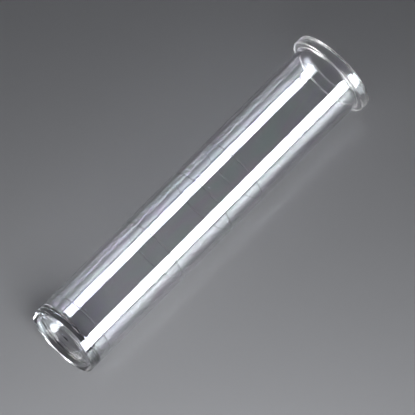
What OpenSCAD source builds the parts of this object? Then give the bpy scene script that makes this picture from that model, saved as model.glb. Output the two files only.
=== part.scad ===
// Manual rain gauge: a clear measuring tube with a moulded base cup and a flanged mouth.
// It stands on its foot: +Z runs up the tube to the mouth, and the origin is the foot's centre.
// All sizes are in millimetres.

/* [Tube] */
// Outside diameter of the tube
tube_od = 32; // [28:0.5:50]
// Wall thickness of the tube
tube_wall = 1.5; // [1:0.1:2.5]
// Height from the foot to the top of the rim
height = 160; // [158:1:250]

/* [Base cup] */
// Rounding of the bottom edge
foot_edge_r = 0.4; // [0.1:0.05:0.8]
// Depth of the hollow under the floor
recess_depth = 2; // [1:0.1:5]
// Thickness of the floor
floor_t = 2; // [1:0.1:5]
// Width of the ring that the gauge stands on, rounding included
foot_ring_w = 2.6; // [1.8:0.1:4]
// Slope of the hollow's wall, which lets the moulding leave its tool
draft_deg = 8; // [0:1:15]
// Radius of the corner between the floor and the wall, inside the cup
corner_r = 2; // [0.5:0.1:3]
// Diameter of the gate mark under the floor
gate_d = 2.4; // [2:0.1:6]
// How far the gate mark stands out
gate_h = 0.3; // [0.1:0.1:0.8]

/* [Rim flange] */
// How far the flange stands out from the tube
flange_overhang = 2.75; // [2.1:0.05:6]
// Thickness of the flange along the tube
flange_t = 4.5; // [3:0.1:8]
// Rounding of the flange's outer edges
flange_edge_r = 0.6; // [0.1:0.05:1]
// Rounding of the mouth's inner edge
mouth_edge_r = 1.2; // [0.2:0.1:1.8]
// Radius of the cove between the flange and the tube
cove_r = 0.8; // [0.3:0.1:1]

/* [Graduation lines] */
// Height of the lowest line above the foot
line_1 = 10.7; // [8:0.1:144]
// Height of the second line
line_2 = 53; // [8:0.1:144]
// Height of the third line
line_3 = 81.6; // [8:0.1:144]
// Height of the highest line
line_4 = 99.8; // [8:0.1:144]
// Width of each line along the tube
line_w = 0.4; // [0.2:0.1:1]
// Thickness of the ink
ink_t = 0.05; // [0.03:0.01:0.1]

/* [Hidden] */

ROUND = 180;
ARC_STEPS = 6;
CLEAR = [0.86, 0.91, 0.94];
CLEAR_ALPHA = 0.35;
GREY_INK = [0.45, 0.46, 0.48];

tube_r = tube_od / 2;
bore_r = tube_r - tube_wall;
floor_top = recess_depth + floor_t;
cup_top = floor_top + corner_r;
recess_r_bottom = tube_r - foot_ring_w;
recess_r_top = recess_r_bottom - recess_depth * tan(draft_deg);
flange_r = tube_r + flange_overhang;
flange_under = height - flange_t;
tube_top = flange_under - cove_r;
gate_r = gate_d / 2;
line_heights = [line_1, line_2, line_3, line_4];

// Points on a circle's arc about [x, z], from angle a0 to angle a1
function arc(x, z, r, a0, a1) =
    [for (i = [0 : ARC_STEPS]) let (a = a0 + (a1 - a0) * i / ARC_STEPS) [x + r * cos(a), z + r * sin(a)]];

// A half section, with its distance from the axis as x, turned round the Z axis
module turned(section) {
    rotate_extrude($fn = ROUND) polygon(section);
}

// The straight tube, cut square where it meets the cup and the flange
module measuring_tube() {
    color(CLEAR, CLEAR_ALPHA)
        turned([[bore_r, cup_top], [tube_r, cup_top], [tube_r, tube_top], [bore_r, tube_top]]);
}

// The closed foot: a floor with a hollow and a gate mark underneath, and a rounded inside corner
module base_cup() {
    color(CLEAR, CLEAR_ALPHA)
        turned(concat(
            [[0, recess_depth - gate_h], [gate_r - gate_h, recess_depth - gate_h], [gate_r, recess_depth]],
            [[recess_r_top, recess_depth], [recess_r_bottom, 0]],
            arc(tube_r - foot_edge_r, foot_edge_r, foot_edge_r, -90, 0),
            [[tube_r, cup_top]],
            arc(bore_r - corner_r, cup_top, corner_r, 0, -90),
            [[0, floor_top]]
        ));
}

// The ring round the mouth, with a cove underneath that runs out into the tube
module rim_flange() {
    outer_x = flange_r - flange_edge_r;
    color(CLEAR, CLEAR_ALPHA)
        turned(concat(
            arc(tube_r + cove_r, tube_top, cove_r, 180, 90),
            arc(outer_x, flange_under + flange_edge_r, flange_edge_r, -90, 0),
            arc(outer_x, height - flange_edge_r, flange_edge_r, 0, 90),
            arc(bore_r + mouth_edge_r, height - mouth_edge_r, mouth_edge_r, 90, 180),
            [[bore_r, tube_top]]
        ));
}

// One thin ring of ink round the tube, centred on height z
module graduation_line(z) {
    translate([0, 0, z - line_w / 2])
        difference() {
            cylinder(r = tube_r + ink_t, h = line_w, $fn = ROUND);
            translate([0, 0, -line_w]) cylinder(r = tube_r, h = 3 * line_w, $fn = ROUND);
        }
}

// All the printed rings
module graduation_lines() {
    color(GREY_INK)
        for (z = line_heights) graduation_line(z);
}

measuring_tube();
base_cup();
rim_flange();
graduation_lines();
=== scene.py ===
"""Looks for a clear rain gauge tube: its cup, tube, rim flange and printed lines, on a plain stage.

Every piece is a surface of revolution about the gauge's axis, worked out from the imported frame.
"""

import math

import bpy
import numpy as np
from mathutils import Matrix, Vector


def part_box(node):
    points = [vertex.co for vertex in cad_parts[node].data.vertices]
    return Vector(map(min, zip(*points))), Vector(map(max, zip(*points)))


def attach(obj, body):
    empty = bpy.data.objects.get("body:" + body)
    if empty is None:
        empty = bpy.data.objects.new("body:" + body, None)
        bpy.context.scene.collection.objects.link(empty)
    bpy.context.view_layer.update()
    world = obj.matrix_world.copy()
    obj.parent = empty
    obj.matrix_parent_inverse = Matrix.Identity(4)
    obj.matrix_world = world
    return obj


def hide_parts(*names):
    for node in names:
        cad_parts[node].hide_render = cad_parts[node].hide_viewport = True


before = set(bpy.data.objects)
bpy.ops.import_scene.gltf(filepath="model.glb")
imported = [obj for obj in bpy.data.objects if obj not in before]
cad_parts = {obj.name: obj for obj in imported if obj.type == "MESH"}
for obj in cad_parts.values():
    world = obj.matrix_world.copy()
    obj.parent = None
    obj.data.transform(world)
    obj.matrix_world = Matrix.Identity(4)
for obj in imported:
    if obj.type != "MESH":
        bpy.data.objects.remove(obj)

bl_info = {
    "name": "Clear Rain Gauge",
    "version": (1, 0, 0),
    "blender": (4, 5, 0),
    "location": "View3D > Sidebar > Rain Gauge",
    "description": "Builds a clear plastic rain gauge tube and the stage that it lies on",
    "category": "Object",
}

MM = 0.001
AROUND = 360
ROUNDING_STEPS = 10
SHARP_ANGLE = math.radians(40.0)
WALL = 1.5 * MM
SKIN_RIPPLE = 0.1
JOINT_SLACK = 1e-7
INK_GAP = 0.004 * MM

# heights of the four printed lines, as shares of the way from the lowest to the highest
LINE_SHARES = np.array([0.0, 0.4748, 0.7957, 1.0])

# the boards, and how far the gauge stays clear of each
BOARD_WIDTH = 6.0
GROUND_WIDTH = 30.0
BOARD_GAP = 0.02 * MM
GROUND_GAP = 0.1 * MM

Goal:
With both ends included, please retype exactly the lines from the line containing "obj.parent = None" to the final line of the data.

Correct result:
    obj.parent = None
    obj.data.transform(world)
    obj.matrix_world = Matrix.Identity(4)
for obj in imported:
    if obj.type != "MESH":
        bpy.data.objects.remove(obj)

bl_info = {
    "name": "Clear Rain Gauge",
    "version": (1, 0, 0),
    "blender": (4, 5, 0),
    "location": "View3D > Sidebar > Rain Gauge",
    "description": "Builds a clear plastic rain gauge tube and the stage that it lies on",
    "category": "Object",
}

MM = 0.001
AROUND = 360
ROUNDING_STEPS = 10
SHARP_ANGLE = math.radians(40.0)
WALL = 1.5 * MM
SKIN_RIPPLE = 0.1
JOINT_SLACK = 1e-7
INK_GAP = 0.004 * MM

# heights of the four printed lines, as shares of the way from the lowest to the highest
LINE_SHARES = np.array([0.0, 0.4748, 0.7957, 1.0])

# the boards, and how far the gauge stays clear of each
BOARD_WIDTH = 6.0
GROUND_WIDTH = 30.0
BOARD_GAP = 0.02 * MM
GROUND_GAP = 0.1 * MM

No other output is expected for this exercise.